On the other side of the Irish Sea, the Bank of England presided over a number of financial crises before the Financial Services Authority was heralded as the knight in shining armour. After the last crisis, the Bank of England is back in charge.

Why on earth would anything be any different?

At a meeting last week at the Lord Mayor’s banquet at Mansion House the Governor of the Bank of England defended the Bank of England’s new regulatory powers. The Financial Policy Committee met for the first time last week and will publish their first report this Friday, 24 June. Paper doesn’t refuse ink and I’m sure that the report will be well written, have the right emphasis, contain all the right messages but as is evidenced by history the only thing that really matters will be its implementation.

As in the past, my fear is that the poacher and gamekeeper will be operating on completely different intellectual plains. Banks will continue to bamboozle and deceive and we will be no better off.

Doused in petrol and left to burn

At the meeting some insight was given to what may happen to the part nationalised banks in this country. Many will want them doused in petrol and left to burn but the plans are very different.

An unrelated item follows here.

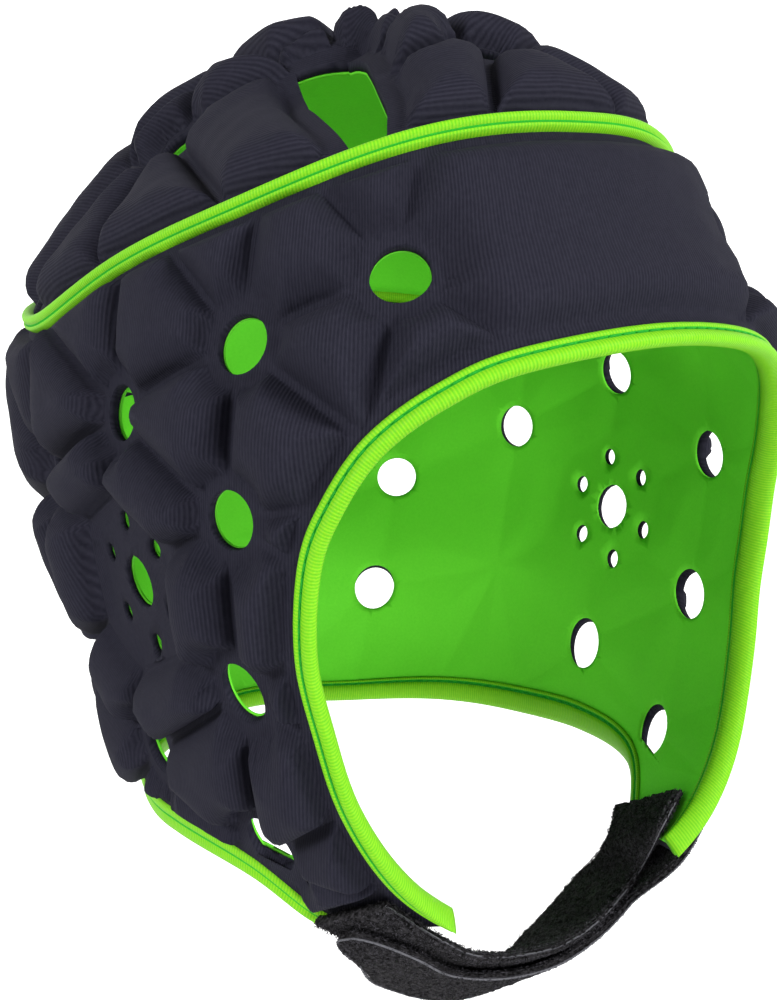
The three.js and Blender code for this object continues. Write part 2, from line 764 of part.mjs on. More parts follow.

Northern Rock, the bank that was the first victim of the financial crisis is going to be re-privatised in England by the end of the year. Treasury sources have indicated that they expect the sale to realise around £1bn for the exchequer. Images of the queues outside of the Northern Rock branches and the chaotic collapse of the bank was a prequel to all that was about to happen to Ireland. The so called bad bank has 70 branches,
retail deposits of £16.7bn and mortgage loans of £12.2bn.

Deutsche Bank, which is advising UK Financial Investments, the body that looks after the taxpayer’s stake in banks, has said that by auctioning off Northern Rock it could earn twice as much as by mutualising it. Northern Rock will likely find suitors that are interested in acquiring the remains of a bank that racked up £44bn of mortgage lending.

I’m not sure that it will be so easy here in Ireland.

Banks must be allowed to fail

One important shift in attitude as the crises are slowly consigned to memory is that banks must be allowed to fail. The British Chancellor made it very clear that all banks should be allowed to fail safely without affecting vital banking services and that this should happen without imposing costs on the taxpayer. He went on to say that it should be consistent with EU and international law and that it should happen in a
manner applicable across the sector.

Some solace that it won’t end up costing us in the future but a slow-burn solution to our current problems nonetheless.

Other recommendations from the meeting were in the right direction but still appear incomplete.

Ringfencing the retail divisions of the universal banks is definitely required, regardless of the costs to those banks, but it fails to realise that mortgage lending is often more dangerous than investment banking. Certainly in the case that we have experienced recently, where liquidity problems have been compounded by large scale default. There is no example more obvious than that which we have seen here in Ireland.

British Chancellor George Osborne also acknowledged that a bail-in system should replace bailouts. Debt should be transformed into equity in a crisis, thus recapitalising the bank by hurting security holders, not taxpayers.

All steps in the right direction. Little bit late for the problems that we currently experience but let’s hope that this is the first time that we learn from financial history and not allow it to repeat itself.

Had these measures been in place, I have no doubt the impact on this country would have been far less severe. I don’t see the Irish regulator leading but we should be looking to follow.